And when I say coolest, I mean "looks the most like Joe Dirt".
Leading up to her birth, I was convinced my baby would enter the world with a head full of long, flowing locks. Heartburn doesn't lie, does it? And according to all the old wives' tales, constantly reaching for the Tums during pregnancy means your kid will pop out ready to be the next Pantene model. Well, it turns out all the old wives are full of it, because Anna had barely a fuzz covering her noggin - a fuzz that stayed put well beyond her first birthday.
Finally, though, her hair did begin to grow.
Except. Well, except for one small problem. Her hair is growing, yes. But it is only growing in the back.
People, my child has a mullet. She is business in the front and party in the back. She could get through a security checkpoint into Canada without a problem or a passport of the paper kind . I'm pretty sure any hockey team would give her a spot on their roster simply by looking at her. It's hard core.
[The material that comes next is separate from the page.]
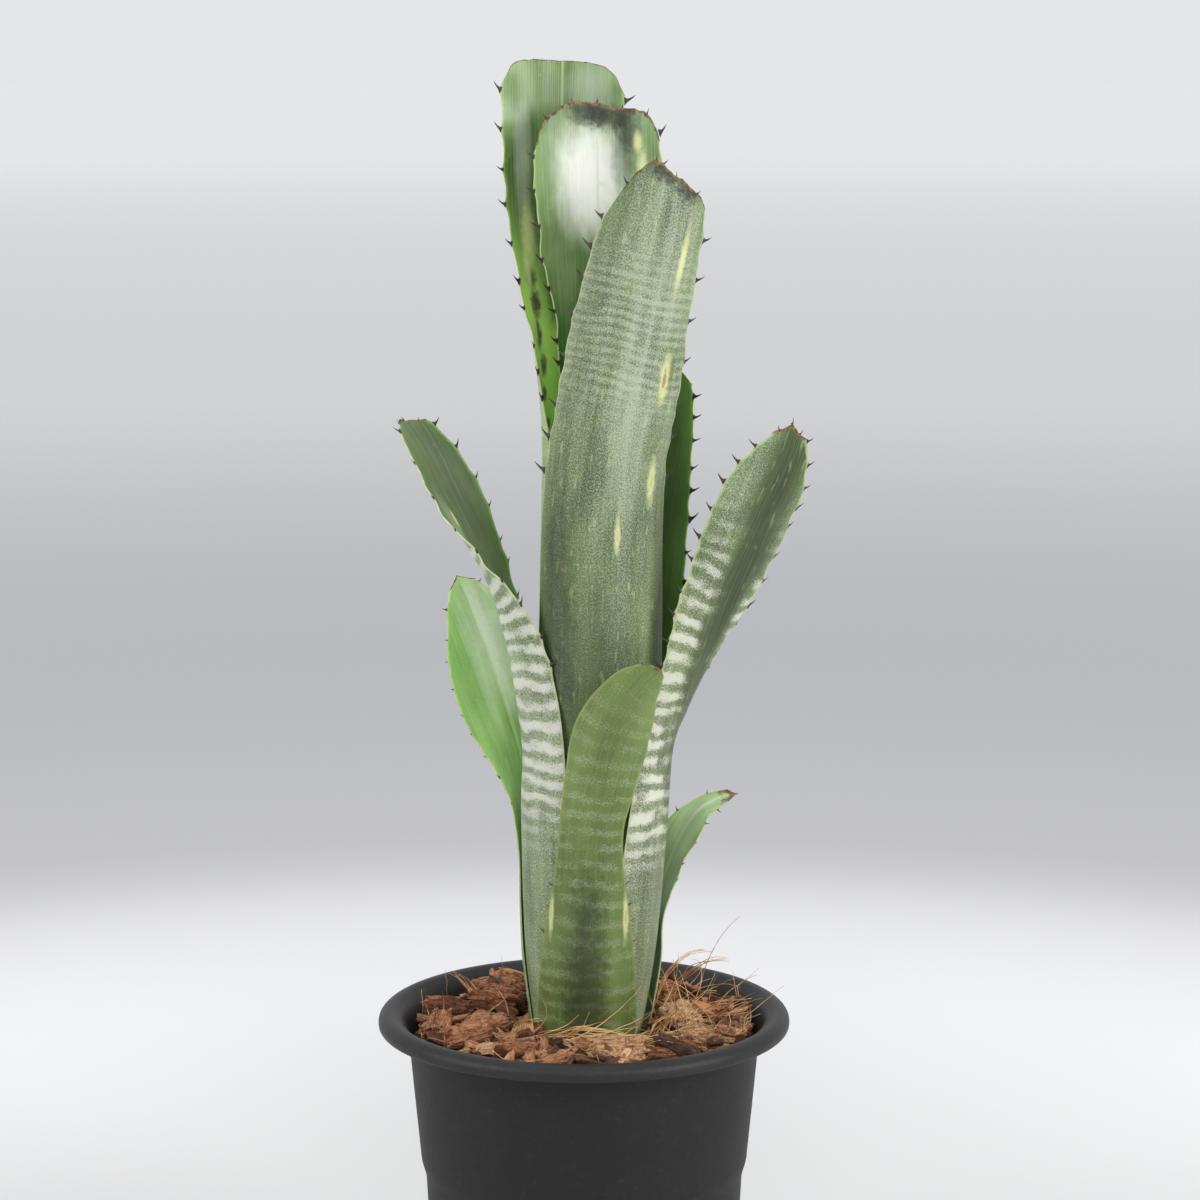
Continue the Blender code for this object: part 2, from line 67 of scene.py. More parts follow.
class Reading:
    """A number, vector or colour read inside a finish. Sums on it add Math nodes."""

    def __init__(self, finish, socket):
        self.finish = finish
        self.socket = socket

    def _sum(self, operation, first, second):
        return self.finish.node("ShaderNodeMath", {"operation": operation}, {0: first, 1: second})

    def __add__(self, other):
        return self._sum("ADD", self, other)

    def __radd__(self, other):
        return self._sum("ADD", other, self)

    def __sub__(self, other):
        return self._sum("SUBTRACT", self, other)

    def __rsub__(self, other):
        return self._sum("SUBTRACT", other, self)

    def __mul__(self, other):
        return self._sum("MULTIPLY", self, other)

    def __rmul__(self, other):
        return self._sum("MULTIPLY", other, self)

    def __truediv__(self, other):
        return self._sum("DIVIDE", self, other)

    def __pow__(self, other):
        return self._sum("POWER", self, other)

    def size(self):
        """This number without its sign."""
        return self._sum("ABSOLUTE", self, 0.0)

    def wave(self):
        """0 to 1 to 0 as this number goes from 0 to 1, and again for each whole number after."""
        return self._sum("COSINE", self * (2 * math.pi), 0.0) * -0.5 + 0.5

    def rise(self, low, high):
        """0 below low, 1 above high and a soft step between; low may be the larger."""
        flipped = low > high
        step = self.finish.node(
            "ShaderNodeMapRange",
            {"interpolation_type": "SMOOTHSTEP"},
            {0: self, 1: min(low, high), 2: max(low, high), 3: 0.0, 4: 1.0},
        )
        return 1 - step if flipped else step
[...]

On a good day, she resembles Florence Henderson in her Brady Bunch days.
On a bad day? Well, let's just say that she would fit right in with Billy Ray and his achy, breaky heart.
|If you are ever feeling sad, I urge you to use Google Images to look up "mullet". You will be giggling the rest of the day.|
She was born in the South, after all. Maybe this is her way of telling us she wants to be a country music singer when she grows up.
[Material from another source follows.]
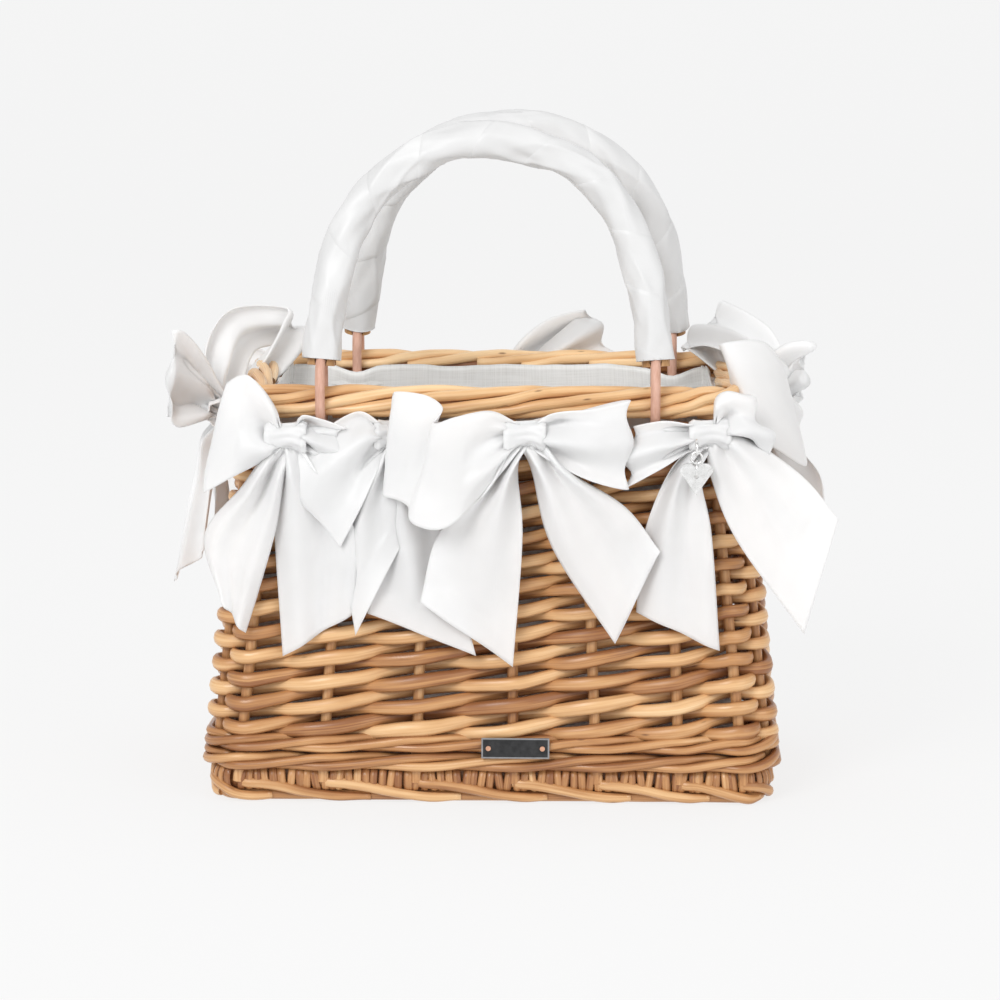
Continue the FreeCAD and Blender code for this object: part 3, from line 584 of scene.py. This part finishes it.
# Knot (along the wall, height, off the wall), loops (upper edge, lower edge, how far the front
# stands off, gap to the back layer) and tails (first edge, second edge, how far the end stands off).
BOWS = {
    "front_bow_left": (
        "front", (-87.5, 163, 9),
        [([(-93, 178), (-103, 190), (-113, 186)], [(-97, 152), (-109, 147), (-122, 139)], 15, (0, 0, -11)),
         ([(-80, 173), (-72, 171), (-63, 167)], [(-80, 157), (-75, 153), (-68, 149)], 9, (0, 0, -6))],
        [([(-106, 142), (-123, 120), (-116, 92)], [(-88, 148), (-92, 124), (-99, 99), (-106, 77)], 7),
         ([(-92, 146), (-93, 120), (-90, 66)], [(-72, 146), (-58, 122), (-59, 86)], 3)],
    ),
    "front_bow_middle_left": (
        "front", (-41, 163, 0),
        [([(-56, 173), (-74, 164), (-89, 151)], [(-50, 148), (-56, 132), (-64, 116)], 13, (0, 0, -9)),
         ([(-36, 170), (-28, 170), (-20, 168)], [(-36, 157), (-28, 154), (-20, 150)], 3, (0, 0, -3))],
        [([(-52, 147), (-64, 118), (-58, 77)], [(-40, 150), (-38, 140), (-34, 125)], 7),
         ([(-50, 142), (-52, 112), (-53, 86)], [(-30, 142), (-18, 112), (-6, 68)], 5)],
    ),
    "front_bow_middle": (
        "front", (15, 165, 12),
        [([(0, 176, 16), (-14, 174, 20), (-23, 171, 19), (-20, 177, 15), (-28, 182, 13), (-42, 182, 11)],
           [(0, 143, 17), (-18, 127, 22), (-32, 128, 20), (-34, 134, 15), (-39, 137, 13), (-45, 138, 11)],
           0, (0, 0, -5),
           ((-30, 173, 6), (-18, 166, 5))),
         ([(28, 175), (44, 177), (59, 180)], [(28, 153), (44, 146), (58, 142)], 19, (0, 0, -11))],
        [([(-2, 142), (-22, 122), (-30, 92)], [(12, 150), (14, 120), (10, 64)], 9),
         ([(18, 148), (27, 116), (54, 75)], [(34, 150), (58, 134), (73, 115)], 11)],
    ),
    "front_bow_right": (
        "front", (94, 165, 8),
        [([(84, 170), (74, 171), (61, 168)], [(84, 157), (72, 150), (59, 142)], 12, (0, 0, -9)),
         ([(96, 180), (101, 184), (109, 181)], [(106, 164), (114, 161), (122, 156)], 13, (0, 0, -9))],
        [([(76, 146), (66, 120), (63, 87)], [(90, 150), (95, 122), (99, 71)], 5),
         ([(95, 146), (106, 120), (135, 80)], [(112, 162), (134, 147), (149, 130)], 13)],
    ),
    "left_bow": (
        "left", (0, 163, 10),
        [([(-6, 187, 20), (-18, 205, 12), (-30, 206, -8)], [(-14, 172, 5), (-34, 186, 0), (-46, 188, -20)],
          0, (0, -3, -5)),
         ([(6, 182, 20), (14, 196, 29), (20, 202, 34)], [(8, 160, 18), (16, 158, 28), (22, 163, 34)],
          0, (-4, 0, -5))],
        [([(2, 145, 16), (5, 120, 22), (-5, 83, 27)], [(12, 142, 9), (18, 122, 8), (18, 103, 9)], 0),
         ([(-6, 148, 14), (-26, 128, 10), (-44, 88, 7)], [(6, 140, 8), (-2, 118, 6), (-12, 96, 5)], 0)],
    ),
    "right_bow": (
        "right", (0, 163, 10),
        [([(8, 186, 2), (22, 192, -14), (34, 189, -30)], [(12, 176, 18), (30, 194, 14), (44, 206, -6)],
          0, (4, -3, 5)),
         ([(-10, 183, 17), (-30, 199, 9), (-44, 201, -2)], [(-14, 150, 22), (-38, 146, 22), (-52, 158, 11)],
          0, (3, 0, -10)),
         ([(6, 184, 10), (2, 194, 20), (-4, 196, 32)], [(8, 164, 14), (2, 166, 20), (-6, 171, 26)],
          0, (9, -1, -4))],
        [([(-8, 148, 18), (-20, 138, 28), (-20, 122, 30)], [(4, 142, 10), (4, 118, 10), (-4, 92, 8)], 0),
         ([(4, 146, 12), (24, 122, 8), (40, 84, 6)], [(10, 150, 8), (36, 138, 6), (62, 112, 4)], 0)],
    ),
    "back_bow_left": (
        "back", (-92, 163, 9),
        [([(-82, 170), (-72, 169), (-60, 168)], [(-82, 152), (-71, 143), (-59, 132)], 11, (0, 0, -8)),
         ([(-98, 174), (-106, 178), (-116, 178)], [(-98, 156), (-106, 150), (-116, 146)], 12, (0, 0, -8))],
        [([(-84, 140), (-84, 110), (-86, 76)], [(-70, 150), (-50, 130), (-45, 92)], 6),
         ([(-106, 148), (-126, 122), (-130, 92)], [(-94, 146), (-94, 116), (-106, 72)], 4)],
    ),
    "back_bow_middle": (
        "back", (-5, 163, 11),
        [([(-7, 182), (-22, 195), (-43, 202)], [(-16, 165), (-36, 168), (-54, 177)], 14, (4, -3, -8)),
         ([(6, 172), (22, 175), (38, 176)], [(6, 152), (22, 140), (38, 134)], 17, (0, 0, -11))],
        [([(4, 146), (10, 112), (8, 68)], [(18, 152), (42, 132), (50, 96)], 7),
         ([(-20, 148), (-40, 124), (-44, 92)], [(-6, 146), (-10, 112), (-16, 66)], 9)],
    ),
    "back_bow_right": (
        "back", (104, 163, 8),
        [([(108, 176), (114, 181), (122, 180)], [(110, 156), (118, 150), (126, 142)], 11, (0, 0, -8)),
         ([(92, 173), (80, 175), (68, 170)], [(92, 156), (80, 150), (66, 138)], 13, (0, 0, -9))],
        [([(112, 148), (128, 122), (134, 94)], [(104, 142), (104, 112), (100, 72)], 4),
         ([(102, 146), (98, 116), (92, 80)], [(88, 148), (68, 124), (62, 98)], 6)],
    ),
}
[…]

|Just to clarify, The Band Perry (pictured on the right) is a current band. This picture is from the last year, meaning those dudes cut their hair like that on purpose. Maybe Anna is a trendsetter?|
Sure, we could cut it. But then how in the world will we torture her with pictures when she's a teenager?
We've tried putting in cute little barrettes or headbands to distract people from what's really going on - usually involving bribery in the form of gummy bears - but they never seem to last longer than an hour or two. I have to say, despite the fact that she is still mistaken for a boy (with a really bad haircut) on almost a daily basis, the idea that my daughter could easily be an extra in a White Snake video makes me smile.
If that's not love, I don't know what is.
Now if you'll excuse me, I'm off to enroll Anna in guitar lessons and buy her some cowboy boots. And maybe add a little hair-growing serum to her milk while I'm at it...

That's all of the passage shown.